### [AIM]
Begin at the line containing "The three.js and" in the entries below and end at the line containing "Roughness=roughness, Metallic=metallic, **fixed)"; transcribe that range exactly and nothing outside it.

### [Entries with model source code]
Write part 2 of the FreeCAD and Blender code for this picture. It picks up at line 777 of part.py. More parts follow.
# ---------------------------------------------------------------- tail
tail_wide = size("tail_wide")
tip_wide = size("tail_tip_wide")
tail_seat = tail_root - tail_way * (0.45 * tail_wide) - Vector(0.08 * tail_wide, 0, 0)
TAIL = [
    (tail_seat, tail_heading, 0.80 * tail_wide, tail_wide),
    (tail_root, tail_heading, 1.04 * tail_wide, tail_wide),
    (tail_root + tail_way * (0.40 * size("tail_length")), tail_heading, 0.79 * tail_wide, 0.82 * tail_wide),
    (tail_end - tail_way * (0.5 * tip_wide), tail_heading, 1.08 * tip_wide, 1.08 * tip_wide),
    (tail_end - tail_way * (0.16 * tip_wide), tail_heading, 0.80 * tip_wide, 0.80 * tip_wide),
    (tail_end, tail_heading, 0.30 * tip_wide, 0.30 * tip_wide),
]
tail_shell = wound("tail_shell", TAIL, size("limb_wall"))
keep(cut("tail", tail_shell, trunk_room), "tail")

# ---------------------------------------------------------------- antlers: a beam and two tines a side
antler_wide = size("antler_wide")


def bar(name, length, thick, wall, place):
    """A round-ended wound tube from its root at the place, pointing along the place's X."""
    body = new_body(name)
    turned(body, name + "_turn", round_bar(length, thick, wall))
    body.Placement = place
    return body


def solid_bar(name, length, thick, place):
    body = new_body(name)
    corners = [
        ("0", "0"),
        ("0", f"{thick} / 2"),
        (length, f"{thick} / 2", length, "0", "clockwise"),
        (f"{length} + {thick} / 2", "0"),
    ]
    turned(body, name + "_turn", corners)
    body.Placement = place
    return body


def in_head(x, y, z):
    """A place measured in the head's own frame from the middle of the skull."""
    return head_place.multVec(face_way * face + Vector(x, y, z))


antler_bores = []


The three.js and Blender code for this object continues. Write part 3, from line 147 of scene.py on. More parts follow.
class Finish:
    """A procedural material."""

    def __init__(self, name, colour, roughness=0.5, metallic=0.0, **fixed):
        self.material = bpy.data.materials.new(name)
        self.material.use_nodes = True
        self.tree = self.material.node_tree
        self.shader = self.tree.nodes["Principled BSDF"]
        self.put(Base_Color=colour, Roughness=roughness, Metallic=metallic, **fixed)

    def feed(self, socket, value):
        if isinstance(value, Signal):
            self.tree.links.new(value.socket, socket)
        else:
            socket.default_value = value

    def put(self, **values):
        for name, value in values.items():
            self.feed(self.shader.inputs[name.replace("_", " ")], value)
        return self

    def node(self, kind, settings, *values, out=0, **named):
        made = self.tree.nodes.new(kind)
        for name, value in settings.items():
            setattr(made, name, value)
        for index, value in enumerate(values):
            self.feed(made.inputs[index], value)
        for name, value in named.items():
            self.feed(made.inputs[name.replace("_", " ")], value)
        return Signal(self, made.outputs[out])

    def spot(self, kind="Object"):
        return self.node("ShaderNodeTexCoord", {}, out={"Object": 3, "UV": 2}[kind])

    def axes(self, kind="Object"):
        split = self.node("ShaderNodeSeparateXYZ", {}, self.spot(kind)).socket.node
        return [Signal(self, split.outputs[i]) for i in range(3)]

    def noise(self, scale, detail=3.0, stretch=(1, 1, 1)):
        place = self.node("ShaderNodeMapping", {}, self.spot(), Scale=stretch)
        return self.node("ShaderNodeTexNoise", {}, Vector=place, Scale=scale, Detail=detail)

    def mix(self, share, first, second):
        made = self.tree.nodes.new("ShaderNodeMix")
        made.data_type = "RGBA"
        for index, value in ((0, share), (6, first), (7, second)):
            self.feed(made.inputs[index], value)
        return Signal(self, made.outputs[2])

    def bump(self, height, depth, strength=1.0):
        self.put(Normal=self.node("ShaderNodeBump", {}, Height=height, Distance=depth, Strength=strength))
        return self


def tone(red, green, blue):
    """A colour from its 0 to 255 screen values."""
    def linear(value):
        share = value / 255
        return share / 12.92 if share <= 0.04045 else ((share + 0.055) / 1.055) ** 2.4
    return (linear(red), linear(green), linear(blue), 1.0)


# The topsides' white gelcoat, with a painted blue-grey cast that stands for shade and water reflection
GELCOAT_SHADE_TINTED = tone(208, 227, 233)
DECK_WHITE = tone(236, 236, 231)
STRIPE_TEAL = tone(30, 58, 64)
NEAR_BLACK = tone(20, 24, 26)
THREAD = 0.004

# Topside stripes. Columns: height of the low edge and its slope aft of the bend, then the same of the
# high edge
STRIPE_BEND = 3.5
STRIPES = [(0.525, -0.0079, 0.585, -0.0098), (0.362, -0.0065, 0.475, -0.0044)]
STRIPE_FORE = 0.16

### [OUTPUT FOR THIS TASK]
The three.js and Blender code for this object continues. Write part 3, from line 147 of scene.py on. More parts follow.
class Finish:
    """A procedural material."""

    def __init__(self, name, colour, roughness=0.5, metallic=0.0, **fixed):
        self.material = bpy.data.materials.new(name)
        self.material.use_nodes = True
        self.tree = self.material.node_tree
        self.shader = self.tree.nodes["Principled BSDF"]
        self.put(Base_Color=colour, Roughness=roughness, Metallic=metallic, **fixed)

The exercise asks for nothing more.